Iran restricts passage through the Strait of Hormuz in retaliation for US attacks. Oil surpasses $130 and markets panic. Understand why 21% of the world's oil depends on a 34 km channel.

There exists a point on the world map where the global economy can be strangled in a matter of hours. It's not Wall Street. It's not the Suez Canal. It's not the central server of the internet. It's a waterway just 34 kilometers wide at its narrowest point, squeezed between Iran to the north and Oman to the south, through which 21 million barrels of oil pass daily — approximately 21% of all oil consumed worldwide and one-third of all liquefied natural gas transported by sea.

In March 2026, with the conflict between the United States-Israel and Iran escalating to levels not seen since the Iran-Iraq War (1980-1988), the Iranian provisional government executed what geopolitical analysts had feared for decades: restricting the passage of commercial ships through the Strait of Hormuz. Not a total blockade — which would technically be an act of war against dozens of nations — but a "security inspection zone" where the Iranian Revolutionary Guard Corps (IRGC) detains, inspects, and in some cases redirects oil tankers for up to 72 hours.
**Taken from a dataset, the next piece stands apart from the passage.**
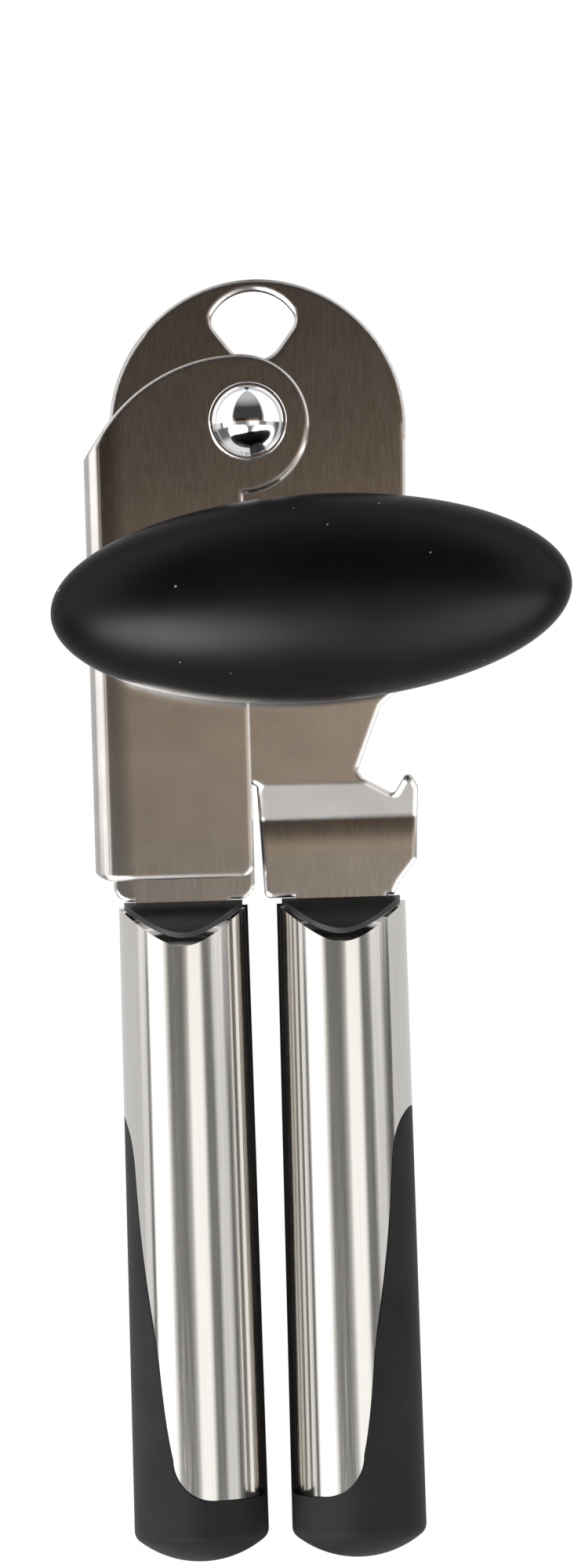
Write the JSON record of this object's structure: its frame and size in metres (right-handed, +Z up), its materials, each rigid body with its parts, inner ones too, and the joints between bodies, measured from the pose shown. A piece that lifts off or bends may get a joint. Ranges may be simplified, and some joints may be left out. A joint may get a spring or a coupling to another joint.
{
  "type": "manual can opener",
  "caption": "Hand-held can opener with two hinged steel levers, soft turning knob, cutter wheel, feed wheel, bottle opener notch and hanging hole.",
  "frame": {"origin": "centre of the bounding box at the surface the opener lies on", "axes": "+Y from the handles to the head, +Z up out of the knob, +X to the right seen from the knob side"},
  "size_m": [0.0806, 0.2026, 0.051],
  "materials": {
    "plate_steel": "satin rolled stainless sheet with stamped, rounded edges",
    "sleeve_steel": "polished stainless tube with a fine lengthwise brush",
    "rivet_chrome": "bright plated, turned and peened",
    "bearing_steel": "turned steel",
    "cutter_steel": "hardened steel, ground bevel",
    "feed_steel": "hardened sintered steel, stamped teeth",
    "shaft_steel": "turned and milled steel",
    "pin_steel": "drawn steel pin",
    "hard_plastic": "black moulded plastic",
    "knob_rubber": "black soft-touch elastomer, matte",
    "grip_rubber": "black soft-touch elastomer, matte"
  },
  "bodies": {
    "back_arm": {"back_lever": "plate_steel", "shaft_bearing": "bearing_steel", "right_handle_sleeve": "sleeve_steel", "right_handle_plug": "hard_plastic", "right_handle_core": "hard_plastic", "right_handle_grip": "grip_rubber", "right_tang_pin": "pin_steel"},
    "front_arm": {"front_lever": "plate_steel", "pivot_rivet": "rivet_chrome", "rivet_washer": "rivet_chrome", "pivot_spacers": "bearing_steel", "cutter_axle": "rivet_chrome", "cutter_washer": "bearing_steel", "cutter_spacer": "bearing_steel", "left_handle_sleeve": "sleeve_steel", "left_handle_plug": "hard_plastic", "left_handle_core": "hard_plastic", "left_handle_grip": "grip_rubber", "left_tang_pin": "pin_steel"},
    "cutter": {"cutter_wheel": "cutter_steel"},
    "drive": {"drive_shaft": "shaft_steel", "feed_wheel": "feed_steel", "feed_wheel_nut": "shaft_steel", "spring_washer": "bearing_steel", "knob_core": "hard_plastic", "knob_skin": "knob_rubber", "knob_pin": "pin_steel"}
  },
  "joints": [
    {"name": "lever_pivot", "type": "hinge", "parent": "back_arm", "child": "front_arm", "pos_m": [-0.0091, 0.0788, 0.013], "axis": [0, 0, -1], "range_deg": [0, 38]},
    {"name": "drive_spin", "type": "hinge", "parent": "back_arm", "child": "drive", "pos_m": [0, 0.0499, 0.013], "axis": [0, 0, 1], "continuous": true},
    {"name": "cutter_spin", "type": "hinge", "parent": "front_arm", "child": "cutter", "pos_m": [-0.0197, 0.05337, 0.00305], "axis": [0, 0, 1], "continuous": true}
  ]
}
The effect was immediate and devastating. The price of Brent crude leaped above US$ 130 for the first time since 2022. Asian stock markets crashed. Lines began forming at gas stations across Europe. And the United Kingdom, dependent on natural gas that transits through the strait, convened an emergency session of Parliament demanding "swift resolution" of the standoff.
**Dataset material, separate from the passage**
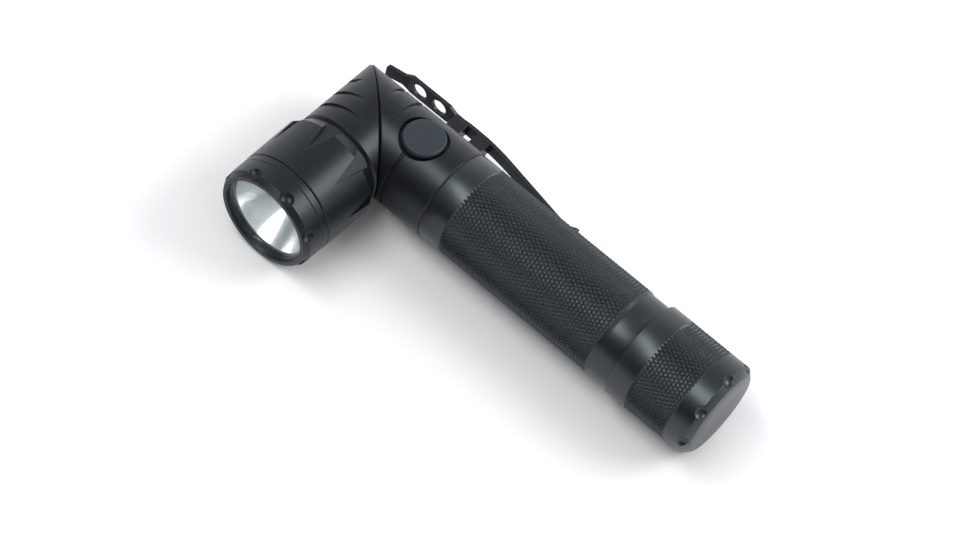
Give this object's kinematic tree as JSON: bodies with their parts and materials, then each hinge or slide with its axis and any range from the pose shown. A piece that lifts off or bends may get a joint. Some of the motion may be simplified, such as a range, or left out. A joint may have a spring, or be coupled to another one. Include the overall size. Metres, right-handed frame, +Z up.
{
  "type": "right-angle flashlight",
  "caption": "Black anodised right-angle hand torch: a knurled tube for one round cell, a head that swivels on a 45 degree joint, a side button and a pocket clip.",
  "frame": {"origin": "under the middle of the box around the whole light, on the surface it lies on", "axes": "+X along the handle towards the tail cap, +Y towards the clip side with the beam leaving towards -Y, +Z up out of the button"},
  "size_m": [0.1298, 0.06, 0.0292],
  "materials": {
    "anodised_aluminium": "satin black hard anodising",
    "spring_steel_black": "blackened spring steel",
    "steel": "turned stainless steel",
    "brass": "bright gold flash over brass",
    "button_rubber": "matte dark grey silicone",
    "seal_rubber": "black nitrile",
    "circuit_board": "solder mask over glass fibre",
    "black_plastic": "moulded nylon",
    "white_plastic": "white moulded centring ring",
    "cell_wrap": "shrink wrap over a steel can",
    "glass": "clear coated mineral glass",
    "reflector_metal": "polished aluminium bowl",
    "led_phosphor": "white ceramic package with phosphor",
    "led_silicone": "clear silicone dome"
  },
  "bodies": {
    "handle": {"handle_elbow": "anodised_aluminium", "tube_front_seal": "seal_rubber", "tube_rear_seal": "seal_rubber", "battery_tube": "anodised_aluminium", "battery_cell": "cell_wrap", "battery_terminal": "brass", "front_contact_board": "circuit_board", "contact_ring": "brass", "front_contact_spring": "brass", "swivel_washer": "steel", "detent_ball": "steel", "detent_spring": "steel", "contact_plunger": "brass", "contact_spring": "brass", "switch_carrier": "black_plastic", "switch_board": "circuit_board", "switch_body": "black_plastic", "clip": "spring_steel_black", "clip_saddle": "spring_steel_black", "clip_screws": "spring_steel_black"},
    "head": {"head_elbow": "anodised_aluminium", "swivel_hub": "steel", "swivel_nut": "steel", "swivel_seal": "seal_rubber", "stop_pin": "steel", "contact_cup": "black_plastic", "contact_disc": "brass", "neck_seal": "seal_rubber", "driver_board": "circuit_board", "driver_ring": "brass", "head_body": "anodised_aluminium", "bezel_ring": "anodised_aluminium", "bezel_seal": "seal_rubber", "lens": "glass", "lens_seal": "seal_rubber", "reflector": "reflector_metal", "led_board": "circuit_board", "led_package": "led_phosphor", "led_dome": "led_silicone", "led_spacer": "white_plastic"},
    "button": {"button_cap": "button_rubber", "button_ring": "steel", "button_seal": "seal_rubber", "switch_plunger": "black_plastic"},
    "tail_contact": {"tail_spring": "brass", "tail_board": "circuit_board"},
    "tail_cap": {"tail_cap": "anodised_aluminium", "tail_ring": "brass"}
  },
  "joints": [
    {"name": "head_swivel", "type": "hinge", "parent": "handle", "child": "head", "pos_m": [-0.0503, 0.01082, 0.0146], "axis": [-0.7071, -0.7071, 0], "range_deg": [0, 180]},
    {"name": "button_press", "type": "slide", "parent": "handle", "child": "button", "axis": [0, 0, -1], "range_m": [0, 0.0008], "stiffness_N_per_m": 1500, "springref_m": -0.001},
    {"name": "tail_slide", "type": "slide", "parent": "handle", "child": "tail_contact", "axis": [1, 0, 0], "range_m": [0, 0.00751]},
    {"name": "tail_turn", "type": "hinge", "parent": "tail_contact", "child": "tail_cap", "pos_m": [0.0391, 0.01082, 0.0146], "axis": [1, 0, 0], "range_deg": [0, 1800]}
  ],
  "couplings": [
    {"joint": "tail_slide", "follows": "tail_turn", "m_per_rad": 0.00023873}
  ]
}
The question the world is asking isn't whether the situation can get worse. It's why the entire planet placed 21% of its energy supply in the hands of a 34 km corridor controlled by a nation at war.

Aerial view of the Strait of Hormuz showing the narrow passage between Iran and Oman

What Exactly Is Happening #

To understand the crisis, a chronological context is necessary. Since Operation "Roaring Lion" on February 28, 2026 — the coordinated US-Israel strike that hit Iranian nuclear and military installations and resulted in the death of Ayatollah Khamenei — the conflict has followed a predictable but terrifying escalation:

Crisis timeline at the strait: #

Date Event Impact
Feb 28 Operation "Roaring Lion" — US-Israel strikes on Iran Death of Khamenei; military infrastructure destroyed
Mar 1 Iranian retaliation — 708 projectiles against Gulf and Israel Damage to port infrastructure in Kuwait
Mar 5 IRGC declares "maritime security zone" in strait Tankers begin being detained for inspection
Mar 8 First European tanker detained for 48h Brent reaches $118/barrel
Mar 12 Iran fires missiles at tankers simulating "exercise" Lloyd's of London increases insurance premiums by 300%
Mar 18 Two Japanese tankers refuse to transit Japan activates strategic oil reserve
Mar 22 17 tankers queued on both sides Brent surpasses $130/barrel
Mar 25 Trump delays ultimatum on "forced opening" of strait Markets swing ±4% in one day
Mar 26 G7 meets in emergency session in France UK demands "resolution in days, not weeks"
Mar 27 Rubio pressured to clarify US strategy Pakistan offers mediation

What Iran is doing technically is not a total blockade, which would be an unequivocal casus belli under international maritime law. The strategy is more sophisticated: the IRGC has established what it calls "preventive security inspection" — under the argument that it needs to verify whether ships are carrying weapons or military equipment for the enemy coalition. In practice, each tanker entering the strait is intercepted by IRGC speedboats, subjected to an "inspection" that can last 6 to 72 hours, and only then authorized to proceed.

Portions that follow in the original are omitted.